Gott will unbedingt mit mir zu tun haben. Dass es mich gibt, dass ich an einem konkreten Platz in dieser Welt stehe, an einem bestimmten Ort geboren bin, Menschen begegne, mit ihnen das Leben teile, dass ich Werte in mir trage, Sinn entdecken und Glauben leben will, ist Gottes Geschenk an mich. Er will „mein“ werden. Er will sich mir schenken. Er verknüpft sich mit meiner Persönlichkeit und meiner Lebensgeschichte. Ja, Gott hat sich in mich, in uns Menschen verschaut, er hat uns lieb gewonnen. Immer neu „bandelt“ er mit uns an. 

Diese seine Liebe hört nie auf, nicht einmal mit dem Sterben ist sie zu Ende. Vielmehr werden wir sie dann sogar noch deutlicher erfahren und verstehen. Dass das so ist, mag uns an diesem Abend/in dieser Nacht, in der uns liebe Menschen so sehr fehlen, wo wir unsere Verstorbenen noch viel mehr zu uns wünschen, als im Alltag des Lebens, ein wenig trösten.

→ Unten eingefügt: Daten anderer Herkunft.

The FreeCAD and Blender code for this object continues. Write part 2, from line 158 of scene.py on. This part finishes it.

Die dritte Strophe ist für mich die schönste: 

„Ich lag in tiefster Todesnacht, du warest meine Sonne.
Die Sonne, die mir zugebracht Licht, Leben, Freud und Wonne.
O Sonne, die das werte Licht des Glaubens in mir zugericht,
wie schön sind deine Strahlen!“  

Wir kennen alle Schatten in unserem Leben: Ängste, Krankheit und Lei¬den, Scheitern, Sinnlosigkeit, Getrieben-sein, das Sterben-müssen, das eigene Loslassen in unterschiedlichsten Situationen. Wir wissen auch, wie tröstlich in solcher Situation die Strahlen der Hoffnung und des Glaubens sein können, wie Zukunft verleihend Ostern, der Glaube an die Auferstehung des Herrn und an den Anteil an seinem Ostersieg, den er uns schenkt, wirken können. Für all dies gilt: Der Retter ist da. Sein Licht strahlt in die Dunkelheit meines Lebens hinein.

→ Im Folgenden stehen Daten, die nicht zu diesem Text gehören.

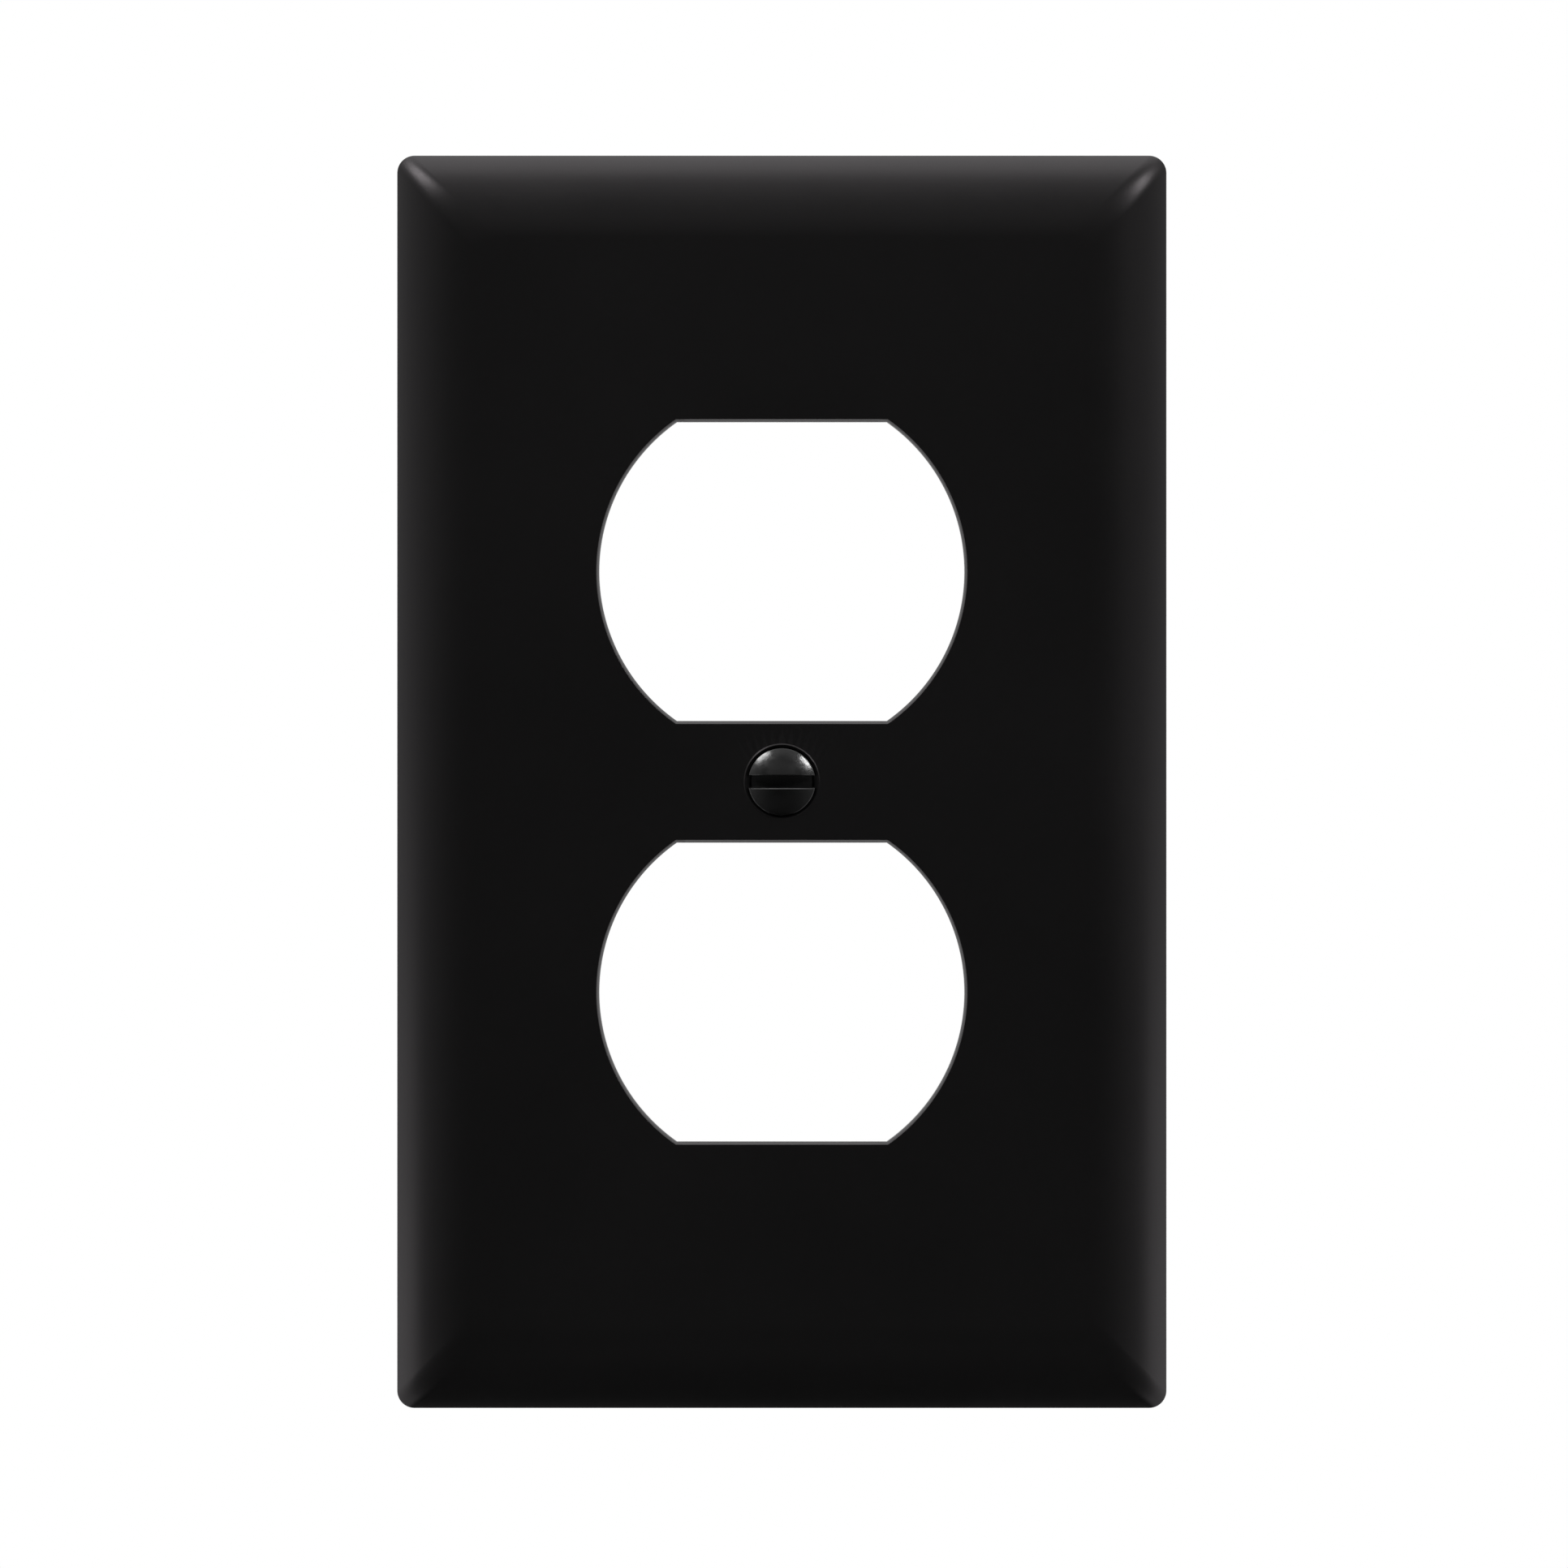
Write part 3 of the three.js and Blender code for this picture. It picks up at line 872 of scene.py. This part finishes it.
NOISE_LOW, NOISE_HIGH = 0.3, 0.7  # the range that most of a noise lies in
MIX_DARK, MIX_LIGHT, MIX_COLOUR = 6, 7, 2  # a mix node's two colour inputs and its colour output


class Finish(Nodes):
    """A material in the making."""

    def __init__(self, name):
        self.material = bpy.data.materials.new(name)
        self.material.use_nodes = True
        super().__init__(self.material.node_tree)
        self.shader = self.tree.nodes["Principled BSDF"]

    @cached_property
    def millimetres(self):
        """The point's place in millimetres."""
        coordinates = self.add("ShaderNodeTexCoord")
        scaled = self.add("ShaderNodeVectorMath", {"Scale": 1 / MM}, operation="SCALE")
        self.link(coordinates.outputs["Object"], scaled.inputs[0])
        return scaled.outputs[0]

    def set(self, name, value):
        """A value that is the same all over the surface."""
        self.shader.inputs[name].default_value = value

    def noise(self, scale, detail=2.0, roughness=0.5):
        """Noise with that many cells per millimetre."""
        settings = {"Scale": scale, "Detail": detail, "Roughness": roughness}
        node = self.add("ShaderNodeTexNoise", settings)
        self.link(self.millimetres, node.inputs["Vector"])
        return node.outputs["Fac"]

    def spread(self, noise, low, high):
        """Maps a noise's middle range onto two numbers."""
        return self.mapped(noise, NOISE_LOW, NOISE_HIGH, low, high)

    def colour(self, noise, dark, light):
        """A base colour between two others."""
        node = self.add("ShaderNodeMix", data_type="RGBA")
        node.inputs[MIX_DARK].default_value = (*dark, 1.0)
        node.inputs[MIX_LIGHT].default_value = (*light, 1.0)
        self.link(noise, node.inputs["Factor"])
        self.link(node.outputs[MIX_COLOUR], self.shader.inputs["Base Color"])

    def roughness(self, value):
        self.link(value, self.shader.inputs["Roughness"])

    def bump(self, height, depth):
        """A bump of that depth in millimetres for heights from 0 to 1."""
        node = self.add("ShaderNodeBump", {"Strength": 1.0, "Distance": depth * MM})
        self.link(height, node.inputs["Height"])
        self.link(node.outputs[0], self.shader.inputs["Normal"])


def grey(value):
    return (value, value, value)


def black_plastic():
    """Moulded black plastic: semi-gloss, with a faint orange peel and slight handling haze."""
    made = Finish("black_plastic")
    made.colour(made.noise(0.06, 3.0), grey(0.0045), grey(0.0055))
    haze = made.spread(made.noise(0.045, 4.0, 0.6), 0.0, 0.05)
    grain = made.spread(made.noise(4.5), -0.02, 0.02)
    made.roughness(made.math("ADD", made.math("ADD", haze, grain), 0.30))
    peel = made.math("MULTIPLY", made.noise(1.6), 0.6)
    fine = made.math("MULTIPLY", made.noise(7.0, 1.0), 0.4)
    made.bump(made.math("ADD", peel, fine), 0.0035)
    made.set("IOR", 1.5)
    made.set("Specular Tint", (1.0, 0.93, 0.965, 1.0))
    return made.material


def black_paint():
    """Gloss black paint on the screw's head, thin over the metal's own unevenness."""
    made = Finish("black_paint")
    made.colour(made.noise(1.2, 3.0), grey(0.0038), grey(0.0058))
    made.roughness(made.spread(made.noise(2.5, 3.0), 0.17, 0.25))
    made.bump(made.noise(3.0, 3.0), 0.008)
    made.set("IOR", 2.0)
    return made.material


def slot_paint():
    """Dull paint that has pooled in the screwdriver slot."""
    made = Finish("slot_paint")
    made.colour(made.noise(2.0, 3.0), grey(0.0085), grey(0.0115))
    made.roughness(made.spread(made.noise(5.0), 0.65, 0.85))
    made.bump(made.noise(5.0, 3.0), 0.012)
    made.set("IOR", 1.3)
    return made.material


def zinc_steel():
    """Bright zinc plating on the shank."""
    made = Finish("zinc_steel")
    made.colour(made.noise(1.5, 4.0), (0.42, 0.43, 0.44), (0.62, 0.62, 0.60))
    made.roughness(made.spread(made.noise(3.5, 3.0), 0.22, 0.40))
    made.bump(made.noise(6.0), 0.006)
    made.set("Metallic", 1.0)
    return made.material


# ---------------------------------------------------------------- put the pieces in place
plate = add_piece("wall_plate_fine", wall_plate_mesh(), black_plastic())
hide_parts("wall_plate")
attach(plate, "plate")

PAINTED, IN_SLOT, BARE = range(3)
BARE_START = 0.1  # bare metal reaches this far up the cone from its foot
SIDE_MARGIN = 0.01  # keeps the slot's own sides inside the slot


def screw_finish(centre):
    """Which finish a point of the screw has, from its place in metres."""
    x, y, z = centre / MM
    if -y < cone_bottom + BARE_START:
        return BARE
    in_slot = abs(z) < SLOT_WIDTH / 2 + SIDE_MARGIN
    below_edge = -y < crown_front(min(math.hypot(x, z), head_radius)) - SLOT_EDGE_DEPTH
    return IN_SLOT if in_slot and below_edge else PAINTED


screw = add_piece("plate_screw_fine", plate_screw_mesh(), black_paint(), slot_paint(), zinc_steel())
for face in screw.data.polygons:
    face.material_index = screw_finish(face.center)
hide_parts("plate_screw")
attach(screw, "screw")


# ---------------------------------------------------------------- floor, world and lights
FLOOR_DROP = 0.2  # from the plate's middle, in metres
FLOOR_LOW, FLOOR_HIGH = (-3.0, -3.0), (3.0, 1.5)


def add_floor():
    data = bpy.data.meshes.new("floor")
    corners = [
        (FLOOR_LOW[0], FLOOR_LOW[1]),
        (FLOOR_HIGH[0], FLOOR_LOW[1]),
        (FLOOR_HIGH[0], FLOOR_HIGH[1]),
        (FLOOR_LOW[0], FLOOR_HIGH[1]),
    ]
    data.from_pydata([(x, y, -FLOOR_DROP) for x, y in corners], [], [(0, 1, 2, 3)])
    floor = bpy.data.objects.new("floor", data)
    bpy.context.collection.objects.link(floor)
    paper = Finish("floor_paper")
    paper.set("Base Color", (*grey(0.8), 1.0))
    paper.set("Roughness", 0.8)
    data.materials.append(paper.material)
    floor.visible_glossy = False


# How bright the sky is. A direction's x, y and z run from -1 to 1.
SKY_ABOVE, SKY_LEVEL, SKY_BELOW = 0.72, 0.42, 0.0  # straight up, level and below the horizon
SKY_LOWEST = -0.8  # the z at which the sky has faded to SKY_BELOW
SKY_LEFT, SKY_RIGHT = 1.06, 0.86  # its shares at the two sides
SKY_TO_CAMERA = (-0.95, 0.2)  # the y over which it grows from nothing, behind the camera
SKY_GROWTH = 1.15  # to this share
BACKDROP = 1.0
BACKDROP_EDGE = (0.3, 0.6)  # the y over which the backdrop behind the plate starts


def add_world():
    """White paper all round for the camera. Other rays see a white backdrop straight behind the
    plate and, in front of it, light that fades from above and from the sides towards the camera."""
    world = bpy.data.worlds.new("studio")
    bpy.context.scene.world = world
    world.use_nodes = True
    studio = Nodes(world.node_tree)
    split = studio.add("ShaderNodeSeparateXYZ")
    studio.link(studio.add("ShaderNodeTexCoord").outputs["Generated"], split.inputs[0])
    x, y, z = split.outputs
    below = studio.mapped(z, SKY_LOWEST, 0.0, SKY_BELOW, SKY_LEVEL)
    above = studio.mapped(z, 0.0, 1.0, 0.0, SKY_ABOVE - SKY_LEVEL)
    sky = studio.math("ADD", below, above)
    sky = studio.math("MULTIPLY", sky, studio.mapped(y, *SKY_TO_CAMERA, 0.0, SKY_GROWTH))
    sky = studio.math("MULTIPLY", sky, studio.mapped(x, -1.0, 1.0, SKY_LEFT, SKY_RIGHT))
    backdrop = studio.mapped(y, *BACKDROP_EDGE, 0.0, BACKDROP, "SMOOTHSTEP")
    lit = studio.math("MAXIMUM", sky, backdrop)
    path = studio.add("ShaderNodeLightPath")
    seen = studio.math("MAXIMUM", path.outputs["Is Camera Ray"], lit)
    background = studio.tree.nodes["Background"]
    studio.link(seen, background.inputs["Strength"])
    background.inputs["Color"].default_value = (*grey(1.0), 1.0)


def add_softbox(name, around, off_axis, distance, size, radiance, reflected=True):
    """A light aimed at the plate. around is its angle from +X seen from the front, and off_axis its
    angle from the direction towards the camera, in degrees. Its size is first along the circle
    round the camera's axis, then across that circle."""
    phi, theta = math.radians(around), math.radians(off_axis)
    toward = Vector((
        math.sin(theta) * math.cos(phi),
        -math.cos(theta),
        math.sin(theta) * math.sin(phi),
    ))
    along = Vector((-math.sin(phi), 0.0, math.cos(phi)))
    data = bpy.data.lights.new(name, "AREA")
    data.shape = "RECTANGLE"
    data.size, data.size_y = size
    data.energy = radiance * math.pi * size[0] * size[1]
    light = bpy.data.objects.new(name, data)
    bpy.context.collection.objects.link(light)
    light.location = toward * distance
    light.rotation_euler = Matrix((along, toward.cross(along), toward)).transposed().to_euler()
    light.visible_camera = False
    light.visible_glossy = reflected


add_floor()
add_world()
add_softbox("overhead", 90, 96, 0.4, (0.6, 0.3), 0.9)
add_softbox("upper_left", 127, 63, 0.9, (0.34, 0.31), 6.9)
add_softbox("upper_right", 40, 57, 0.9, (0.30, 0.09), 18.0)
add_softbox("front_fill", 90, 20, 1.2, (1.1, 0.56), 0.11)
for name, around in (("low_left", 217), ("low_right", 323)):
    add_softbox(name, around, 88, 0.25, (0.30, 0.14), 0.8)
add_softbox("top_wash", 90, 78, 0.12, (0.25, 0.02), 5.0, reflected=False)
add_softbox("lower_wash", 270, 45, 0.12, (0.05, 0.02), 4.2, reflected=False)

bpy.context.scene.view_settings.view_transform = "Standard"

So wünschen und erbitten wir uns heute gegenseitig, dass die vierte Strophe des Liedes für uns Wirklichkeit wird, dass wir uns von Gottes unfasslicher Liebe ergreifen lassen, über seine Zuneigung zu uns staunen, und deshalb vielleicht mit Tränen in den Augen singen oder denken oder uns wünschen: 

„Ich sehe dich mit Freuden an und kann mich nicht satt sehen;
und weil ich nun nichts weiter kann, bleib ich anbetend stehen.
O dass mein Sinn ein Abgrund wär und meine Seel ein weites Meer,
dass ich dich möchte fassen!“

Uns allen schenkt sich Gott - in dieser Nacht, jeden Tag, durch die Liebe von Menschen. Und er will sich durch meine und deine Liebe in dieser Welt spüren lassen.

Ich wünsche Ihnen und mir solch überwältigende und bereichernde Erfahrung - mitten in der konkreten Situation unseres Lebens: Ich bin geliebt. Amen.